◆ **DATA EXCERPT**

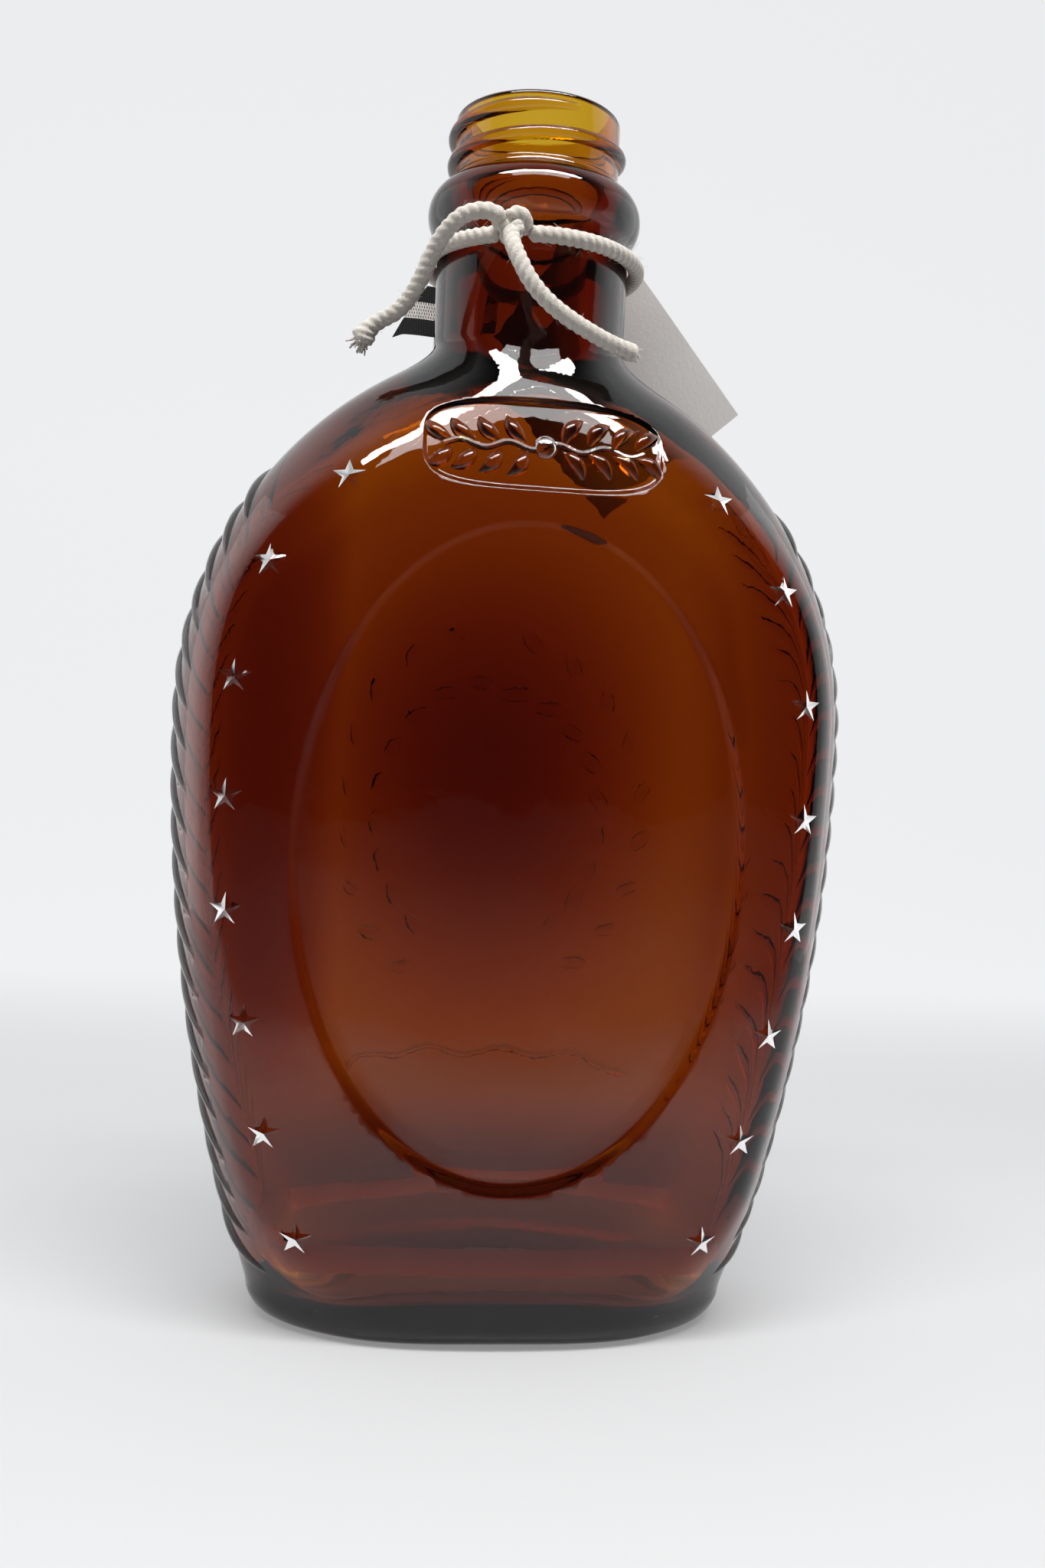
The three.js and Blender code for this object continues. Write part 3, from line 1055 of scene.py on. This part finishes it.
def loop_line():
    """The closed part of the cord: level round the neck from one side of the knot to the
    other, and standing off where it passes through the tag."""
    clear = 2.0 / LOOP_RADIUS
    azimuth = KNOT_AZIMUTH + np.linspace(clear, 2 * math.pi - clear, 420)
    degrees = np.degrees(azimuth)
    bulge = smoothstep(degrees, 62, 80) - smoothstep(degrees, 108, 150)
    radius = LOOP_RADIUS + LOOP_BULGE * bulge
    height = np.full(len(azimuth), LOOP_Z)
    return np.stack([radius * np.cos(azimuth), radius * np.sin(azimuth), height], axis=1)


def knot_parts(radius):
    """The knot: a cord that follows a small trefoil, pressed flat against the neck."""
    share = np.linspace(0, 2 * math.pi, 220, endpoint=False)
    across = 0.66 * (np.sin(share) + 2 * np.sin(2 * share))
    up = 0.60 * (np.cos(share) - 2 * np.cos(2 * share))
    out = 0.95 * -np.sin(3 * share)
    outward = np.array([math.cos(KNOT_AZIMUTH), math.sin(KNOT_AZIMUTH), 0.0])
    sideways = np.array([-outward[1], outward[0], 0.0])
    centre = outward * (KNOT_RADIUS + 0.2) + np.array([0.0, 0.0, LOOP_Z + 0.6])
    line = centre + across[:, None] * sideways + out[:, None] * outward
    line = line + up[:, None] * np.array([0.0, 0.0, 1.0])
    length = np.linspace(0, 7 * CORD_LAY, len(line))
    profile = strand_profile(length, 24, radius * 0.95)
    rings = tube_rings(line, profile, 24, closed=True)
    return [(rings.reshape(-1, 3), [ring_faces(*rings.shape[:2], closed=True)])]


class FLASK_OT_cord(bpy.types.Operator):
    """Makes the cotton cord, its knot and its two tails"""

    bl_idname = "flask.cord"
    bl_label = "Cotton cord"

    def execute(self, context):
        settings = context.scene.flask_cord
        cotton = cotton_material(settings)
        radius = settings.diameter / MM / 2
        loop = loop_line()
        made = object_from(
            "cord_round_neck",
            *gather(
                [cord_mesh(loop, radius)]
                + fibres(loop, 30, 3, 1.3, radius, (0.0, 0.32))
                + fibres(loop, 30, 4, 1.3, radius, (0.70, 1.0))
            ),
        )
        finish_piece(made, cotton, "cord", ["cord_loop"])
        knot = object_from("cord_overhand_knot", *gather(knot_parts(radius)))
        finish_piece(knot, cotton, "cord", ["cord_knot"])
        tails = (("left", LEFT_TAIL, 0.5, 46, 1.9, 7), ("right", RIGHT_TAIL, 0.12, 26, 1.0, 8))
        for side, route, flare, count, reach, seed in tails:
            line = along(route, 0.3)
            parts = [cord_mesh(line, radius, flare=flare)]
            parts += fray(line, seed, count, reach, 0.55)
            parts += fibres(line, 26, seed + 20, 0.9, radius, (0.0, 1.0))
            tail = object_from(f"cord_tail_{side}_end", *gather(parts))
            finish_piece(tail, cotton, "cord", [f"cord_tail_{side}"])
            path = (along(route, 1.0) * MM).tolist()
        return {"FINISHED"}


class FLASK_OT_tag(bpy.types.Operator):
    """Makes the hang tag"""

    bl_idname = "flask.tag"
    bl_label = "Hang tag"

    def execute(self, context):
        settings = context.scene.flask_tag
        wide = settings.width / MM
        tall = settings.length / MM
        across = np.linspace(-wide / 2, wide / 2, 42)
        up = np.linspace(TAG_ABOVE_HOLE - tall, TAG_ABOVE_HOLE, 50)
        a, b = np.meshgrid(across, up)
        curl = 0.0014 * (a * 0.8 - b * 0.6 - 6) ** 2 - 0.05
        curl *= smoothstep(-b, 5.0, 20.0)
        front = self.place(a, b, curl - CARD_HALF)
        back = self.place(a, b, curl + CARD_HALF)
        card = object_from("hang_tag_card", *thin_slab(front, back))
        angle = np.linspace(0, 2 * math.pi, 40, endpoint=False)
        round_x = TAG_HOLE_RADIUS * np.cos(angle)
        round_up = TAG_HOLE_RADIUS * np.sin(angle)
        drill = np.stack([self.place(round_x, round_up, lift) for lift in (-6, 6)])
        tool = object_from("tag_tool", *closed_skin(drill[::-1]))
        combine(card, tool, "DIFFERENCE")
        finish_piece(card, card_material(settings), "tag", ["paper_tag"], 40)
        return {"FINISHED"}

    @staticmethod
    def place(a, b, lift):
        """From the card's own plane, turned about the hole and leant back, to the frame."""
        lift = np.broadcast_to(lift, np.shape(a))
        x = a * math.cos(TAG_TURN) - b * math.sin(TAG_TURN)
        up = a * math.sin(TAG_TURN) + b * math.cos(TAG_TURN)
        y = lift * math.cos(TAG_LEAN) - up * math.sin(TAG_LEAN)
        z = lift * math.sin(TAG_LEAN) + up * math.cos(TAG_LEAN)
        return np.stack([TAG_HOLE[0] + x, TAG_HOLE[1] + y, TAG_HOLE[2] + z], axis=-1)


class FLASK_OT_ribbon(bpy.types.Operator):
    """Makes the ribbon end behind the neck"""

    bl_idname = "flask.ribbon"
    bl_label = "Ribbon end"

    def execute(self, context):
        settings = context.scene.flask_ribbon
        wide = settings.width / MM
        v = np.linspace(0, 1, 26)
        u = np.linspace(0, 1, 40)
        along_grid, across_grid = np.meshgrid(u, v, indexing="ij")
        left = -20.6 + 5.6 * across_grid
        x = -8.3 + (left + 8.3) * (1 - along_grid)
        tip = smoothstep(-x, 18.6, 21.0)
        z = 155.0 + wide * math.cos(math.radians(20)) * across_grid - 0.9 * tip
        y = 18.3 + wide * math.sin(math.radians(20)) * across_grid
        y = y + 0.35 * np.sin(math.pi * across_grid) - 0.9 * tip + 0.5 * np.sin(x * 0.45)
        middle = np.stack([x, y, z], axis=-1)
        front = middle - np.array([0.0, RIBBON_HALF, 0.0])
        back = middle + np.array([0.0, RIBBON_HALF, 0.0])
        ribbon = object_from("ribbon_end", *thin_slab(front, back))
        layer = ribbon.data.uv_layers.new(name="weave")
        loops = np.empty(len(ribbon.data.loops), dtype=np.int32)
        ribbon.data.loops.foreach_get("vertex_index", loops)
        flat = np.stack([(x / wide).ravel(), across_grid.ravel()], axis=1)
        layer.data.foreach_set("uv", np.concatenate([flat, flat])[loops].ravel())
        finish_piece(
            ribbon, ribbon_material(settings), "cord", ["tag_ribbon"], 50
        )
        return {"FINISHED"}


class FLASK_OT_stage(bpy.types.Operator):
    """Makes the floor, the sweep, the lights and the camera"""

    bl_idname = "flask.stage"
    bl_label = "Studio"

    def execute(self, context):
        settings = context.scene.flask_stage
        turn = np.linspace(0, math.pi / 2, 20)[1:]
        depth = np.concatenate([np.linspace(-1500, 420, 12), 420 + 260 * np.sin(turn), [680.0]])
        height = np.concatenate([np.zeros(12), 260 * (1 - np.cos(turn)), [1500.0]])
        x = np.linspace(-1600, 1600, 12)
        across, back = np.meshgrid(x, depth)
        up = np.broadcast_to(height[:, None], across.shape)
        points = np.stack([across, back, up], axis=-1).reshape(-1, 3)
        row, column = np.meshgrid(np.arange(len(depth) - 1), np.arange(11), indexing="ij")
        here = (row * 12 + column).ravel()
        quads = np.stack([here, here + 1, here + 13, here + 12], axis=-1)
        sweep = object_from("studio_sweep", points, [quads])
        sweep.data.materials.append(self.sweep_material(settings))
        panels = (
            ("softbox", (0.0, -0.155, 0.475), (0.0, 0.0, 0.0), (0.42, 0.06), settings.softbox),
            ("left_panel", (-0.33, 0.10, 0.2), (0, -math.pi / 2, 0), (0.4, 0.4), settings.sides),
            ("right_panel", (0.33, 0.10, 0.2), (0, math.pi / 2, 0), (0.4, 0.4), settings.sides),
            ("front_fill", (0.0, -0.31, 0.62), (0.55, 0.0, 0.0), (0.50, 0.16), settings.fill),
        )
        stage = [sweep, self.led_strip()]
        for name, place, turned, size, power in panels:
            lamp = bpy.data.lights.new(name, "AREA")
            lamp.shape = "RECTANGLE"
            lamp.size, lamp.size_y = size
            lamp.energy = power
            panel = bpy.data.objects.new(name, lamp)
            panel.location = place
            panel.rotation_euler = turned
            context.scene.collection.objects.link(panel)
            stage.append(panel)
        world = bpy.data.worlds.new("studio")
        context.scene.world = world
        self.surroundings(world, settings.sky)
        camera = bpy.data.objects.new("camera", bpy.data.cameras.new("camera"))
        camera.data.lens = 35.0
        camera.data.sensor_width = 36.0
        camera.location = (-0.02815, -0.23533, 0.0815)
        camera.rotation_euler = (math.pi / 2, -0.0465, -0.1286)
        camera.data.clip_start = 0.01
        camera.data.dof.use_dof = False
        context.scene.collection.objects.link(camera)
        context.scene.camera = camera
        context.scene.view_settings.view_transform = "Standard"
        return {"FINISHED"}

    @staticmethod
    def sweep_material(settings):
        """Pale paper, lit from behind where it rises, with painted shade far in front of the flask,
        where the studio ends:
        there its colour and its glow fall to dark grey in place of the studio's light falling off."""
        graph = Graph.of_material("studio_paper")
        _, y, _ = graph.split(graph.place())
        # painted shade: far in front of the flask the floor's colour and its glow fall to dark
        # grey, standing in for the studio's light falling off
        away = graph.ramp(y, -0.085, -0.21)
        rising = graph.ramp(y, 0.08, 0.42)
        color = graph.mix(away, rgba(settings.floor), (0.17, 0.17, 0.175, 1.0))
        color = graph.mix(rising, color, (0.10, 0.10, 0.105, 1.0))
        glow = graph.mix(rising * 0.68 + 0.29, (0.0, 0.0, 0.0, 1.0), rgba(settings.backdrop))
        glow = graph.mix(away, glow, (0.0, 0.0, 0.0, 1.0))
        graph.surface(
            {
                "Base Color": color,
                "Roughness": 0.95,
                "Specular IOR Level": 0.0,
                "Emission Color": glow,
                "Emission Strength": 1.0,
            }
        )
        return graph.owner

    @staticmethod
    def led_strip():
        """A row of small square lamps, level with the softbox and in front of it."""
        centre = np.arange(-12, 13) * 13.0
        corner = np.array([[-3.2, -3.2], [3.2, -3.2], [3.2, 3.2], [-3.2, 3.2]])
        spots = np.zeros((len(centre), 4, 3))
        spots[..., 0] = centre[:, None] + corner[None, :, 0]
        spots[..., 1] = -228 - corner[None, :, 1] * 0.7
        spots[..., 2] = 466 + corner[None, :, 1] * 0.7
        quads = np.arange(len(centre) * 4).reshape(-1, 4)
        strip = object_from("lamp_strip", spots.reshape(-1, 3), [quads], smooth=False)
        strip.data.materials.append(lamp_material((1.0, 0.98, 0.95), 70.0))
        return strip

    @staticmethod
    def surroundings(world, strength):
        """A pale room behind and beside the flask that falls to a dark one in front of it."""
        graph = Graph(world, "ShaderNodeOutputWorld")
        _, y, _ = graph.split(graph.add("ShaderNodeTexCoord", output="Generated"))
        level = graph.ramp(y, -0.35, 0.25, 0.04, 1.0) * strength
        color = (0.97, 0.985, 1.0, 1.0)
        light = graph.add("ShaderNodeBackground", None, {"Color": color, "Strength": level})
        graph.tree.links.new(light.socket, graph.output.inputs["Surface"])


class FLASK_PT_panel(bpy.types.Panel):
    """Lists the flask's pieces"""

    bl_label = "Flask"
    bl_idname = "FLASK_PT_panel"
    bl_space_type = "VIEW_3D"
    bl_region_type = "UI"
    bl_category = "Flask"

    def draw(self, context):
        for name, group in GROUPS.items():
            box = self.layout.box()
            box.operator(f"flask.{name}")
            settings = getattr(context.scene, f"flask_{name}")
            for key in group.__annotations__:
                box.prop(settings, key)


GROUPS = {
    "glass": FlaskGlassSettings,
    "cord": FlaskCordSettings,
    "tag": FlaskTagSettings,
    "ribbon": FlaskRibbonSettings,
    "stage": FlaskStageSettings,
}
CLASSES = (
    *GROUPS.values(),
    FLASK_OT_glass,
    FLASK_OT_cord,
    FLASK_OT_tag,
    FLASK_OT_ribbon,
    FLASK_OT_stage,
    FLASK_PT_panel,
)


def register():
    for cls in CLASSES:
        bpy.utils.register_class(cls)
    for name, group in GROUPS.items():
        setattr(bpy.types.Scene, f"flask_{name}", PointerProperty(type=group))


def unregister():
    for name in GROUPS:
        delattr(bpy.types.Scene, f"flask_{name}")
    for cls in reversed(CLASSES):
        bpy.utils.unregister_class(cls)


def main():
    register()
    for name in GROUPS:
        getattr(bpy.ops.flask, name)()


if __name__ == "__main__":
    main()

◆ **THE REQUEST**
From the first line of the data through the line with "return np.stack([radius *", quote each line exactly and add nothing else.

◆ **RESPONSE BELOW**
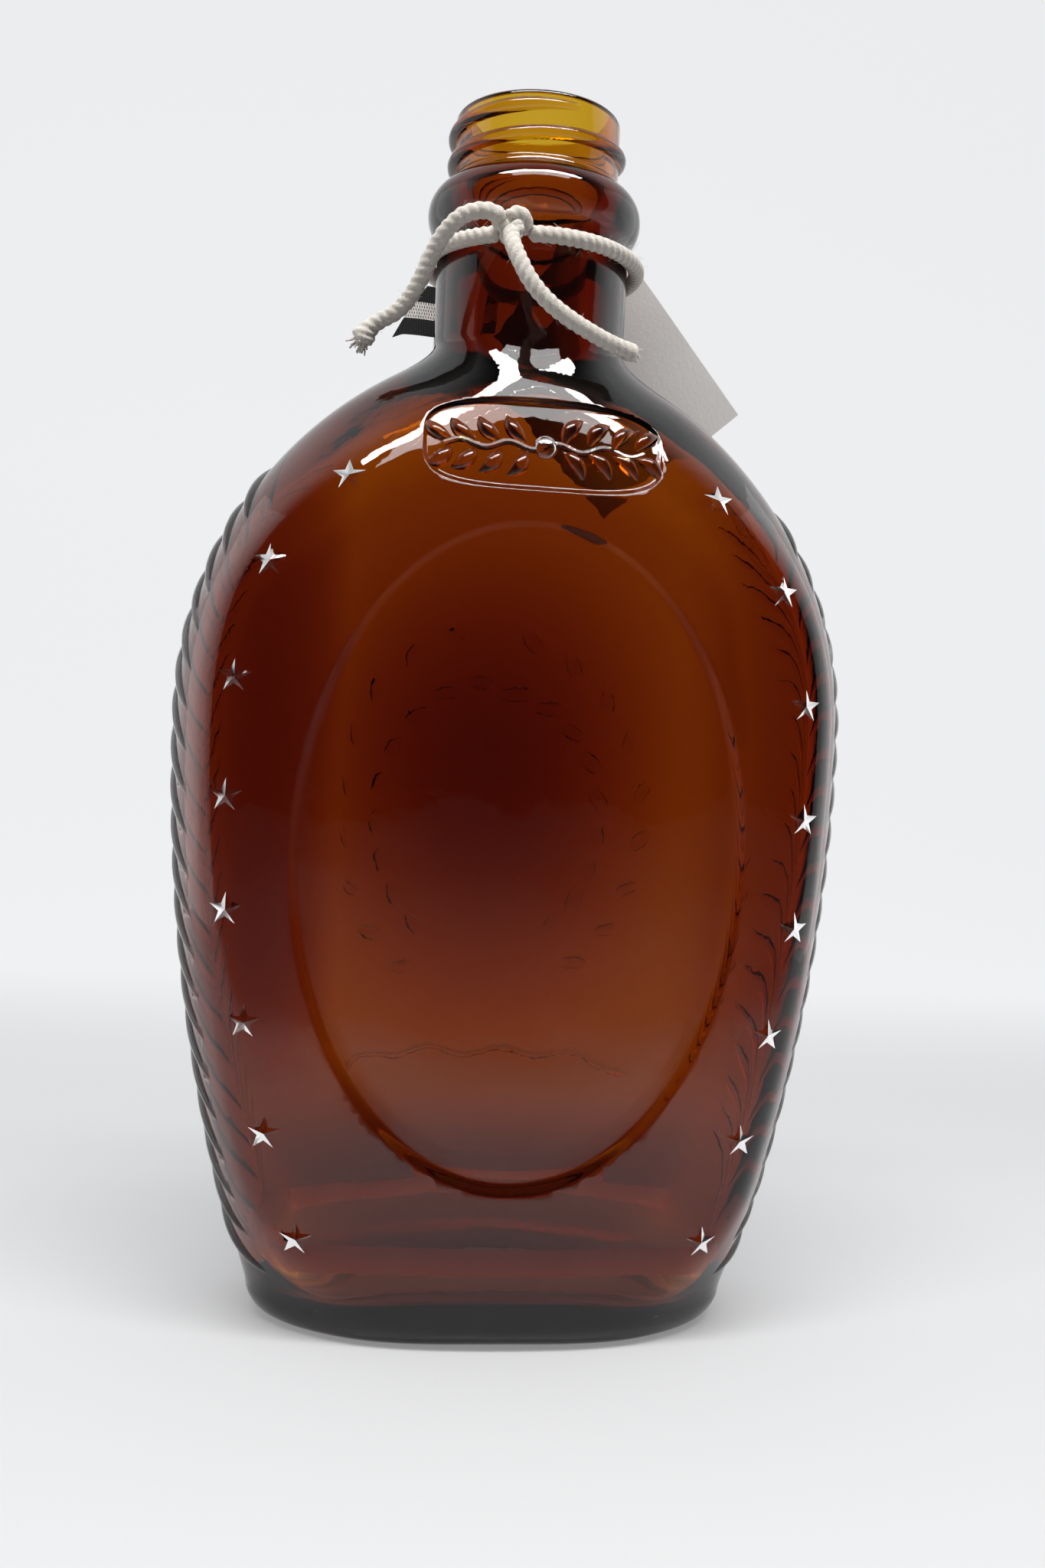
The three.js and Blender code for this object continues. Write part 3, from line 1055 of scene.py on. This part finishes it.
def loop_line():
    """The closed part of the cord: level round the neck from one side of the knot to the
    other, and standing off where it passes through the tag."""
    clear = 2.0 / LOOP_RADIUS
    azimuth = KNOT_AZIMUTH + np.linspace(clear, 2 * math.pi - clear, 420)
    degrees = np.degrees(azimuth)
    bulge = smoothstep(degrees, 62, 80) - smoothstep(degrees, 108, 150)
    radius = LOOP_RADIUS + LOOP_BULGE * bulge
    height = np.full(len(azimuth), LOOP_Z)
    return np.stack([radius * np.cos(azimuth), radius * np.sin(azimuth), height], axis=1)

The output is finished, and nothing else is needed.